五十肩に対し、健側の条口(足三里の下5寸で前脛骨筋上)から承山(委中の下8寸で腓腹筋がアキレス腱に移行する部)に透刺

2)臨床のヒント

五十肩に対して条口から承山への透刺をするという方法は、いわゆる中国の古典鍼灸に記載はなく、清の時代以降に発見されたらしい。わが国にはいったきたのは、1970年代頃である。

 坐位で、健側の条口から承山に透刺するには少なくとも4寸針が必要となる。透刺が必要となるとは、脛骨と腓骨間にある骨間膜刺激が重要なのかと考えたこともあったが、健側の条口から承山方向に1寸程度直刺でも効果はあるようだ。刺針したまま何回か患側肩関節の自動運動をさせると、次第に肩関節外転角が広がってくる現象をみる。しかし効かないことも多く、効いた例であっても、その効果は当日止まりということが少なくない。

いずれにせよ、五十肩になぜ条山穴刺針が効果あるのか不思議だった。中華民国、中国中医臨床医学会理事長の陳潮宗の研究によれば、この刺針が肩甲上腕関節の動きよりも肩甲胸郭関節の増加し、肩甲骨上方回旋がしやすくなる効果があるらしいことが判明した。

肩甲骨上方回旋を増大させる私流の方法は、甲下筋や前鋸筋の収縮力抑制をはずす目的で、膏肓を刺入点として肩甲骨と肋骨間に3寸針を刺入しつつ肩関節外転90度位にての肘の円運動を行わせる運動が効果的だと思っているが、3寸針を入れることは患者にとって抵抗感があるだろうから、その代用として条山穴刺針があると私は思っている。

 

7.委中

1)解剖と取穴

膝関節90度屈曲位で、膝窩横紋中央。膝窩筋中にとる。

2)臨床のヒント

①委中といえば四総穴の<腰背は委中に求む>が有名だが、腰背痛患者の治療には腰背部局所に施術する方が手っ取り早く確実性もある。

②膝窩痛を訴える患者に対しては、膝関節90度屈曲位(立ち膝位)にさせて委中付近の圧痛硬結の触知を試みる。圧痛硬結を触知でき、硬結を押圧すると非常に痛がることをもって、膝窩筋腱炎と診断する。この体位のまま、委中付近の硬結中に刺針すると、強い響きを生ずる。雀啄後に抜針。伏臥位で、症状部である委中に刺針してもスカスカした感じ(膝窩筋が収縮していない)となり、治療効果も乏しい。

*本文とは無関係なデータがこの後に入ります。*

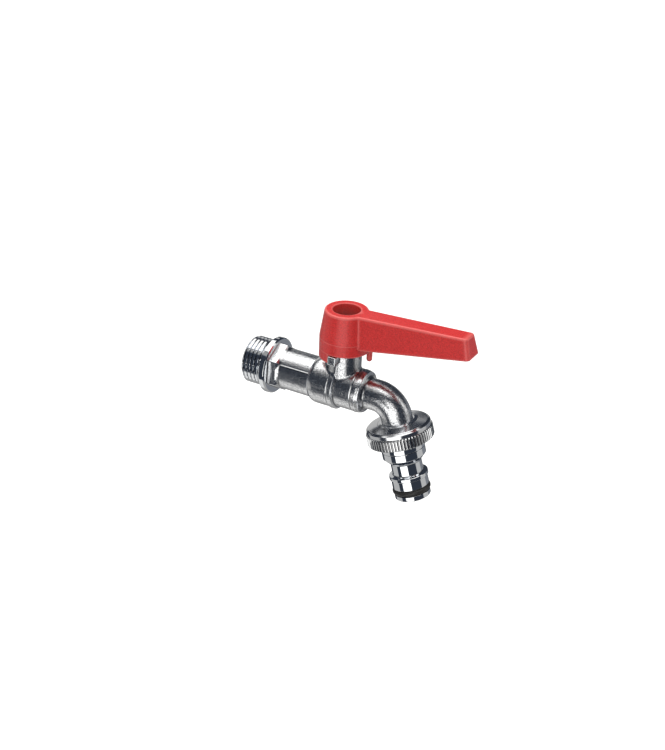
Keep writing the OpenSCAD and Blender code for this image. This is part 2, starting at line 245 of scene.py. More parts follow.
def paintedLightAndWearGroup():
    # lays a pale colour over the edge marks, a painted highlight that on the lever is partly rubbed paint,
    # and then a dull one over the hollow marks, a painted shade
    group, nodes, links, inside, outside = newGroup(
        "paintedLightAndWear", {"Color": colorSocket, "Edge Color": colorSocket, "Worn And Sheen": floatSocket,
                 "Painted Shade Color": colorSocket, "Painted Shade": floatSocket}, {"Color": colorSocket})
    last = inside.outputs["Color"]
    for mark, color, amount in (("edge", "Edge Color", "Worn And Sheen"), ("hollow", "Painted Shade Color", "Painted Shade")):
        marked = nodes.new("ShaderNodeAttribute")
        marked.attribute_name = mark
        share = nodes.new("ShaderNodeMath")
        share.operation = "MULTIPLY"
        laid = nodes.new("ShaderNodeMix")
        laid.data_type = "RGBA"
        links.new(marked.outputs["Fac"], share.inputs[0])
        links.new(inside.outputs[amount], share.inputs[1])
        links.new(share.outputs["Value"], laid.inputs["Factor"])
        links.new(last, laid.inputs["A"])
        links.new(inside.outputs[color], laid.inputs["B"])
        last = laid.outputs["Result"]
    links.new(last, outside.inputs["Color"])
    return group


fineGrain, paintedLightAndWear = fineGrainGroup(), paintedLightAndWearGroup()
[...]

③人間は膝関節完全伸展位で立っている際は、あまり筋肉に負担がかからない。ゆえに筋疲労しにくい。立位から歩行するため、まずは膝関節伸展位から膝軽度屈曲位にモードを切り換えねばならない。この切替スイッチを膝窩筋が行っている。歩行時中は、常時膝屈曲位になっている。歩行中に膝完全伸展になると膝ロック状態となってスムーズに前方に進めなくなる。これは四頭筋筋力低下時に、膝折れ防止を回避するため起こりやすくなる。

④足底筋は、大腿骨の外側顆の上方で、腓腹筋の外側頭の領域と膝関節の関節包から起こり、腓腹筋とヒラメ筋の間を走って下方へ向かい、アキレス腱内側縁で停止する。アキレス腱断裂時でも、足の底屈できるのは、足底筋収縮のため。足底筋は本来、足底筋膜を緊張させる役目があり、この機能により硬い地面を平気で歩けるようにしていた。
上肢で足底筋と機能が似ているものに長掌筋がある。サルは長掌筋が緊張すると手掌腱膜を緊張させ、これにより手掌が硬くなって、容易に木登りしたり枝にぶら下がったりできるようになる。猫の爪の出し入れも長掌筋の機能。
足底筋も長掌筋もヒトにとっては、無くともよい筋とされる。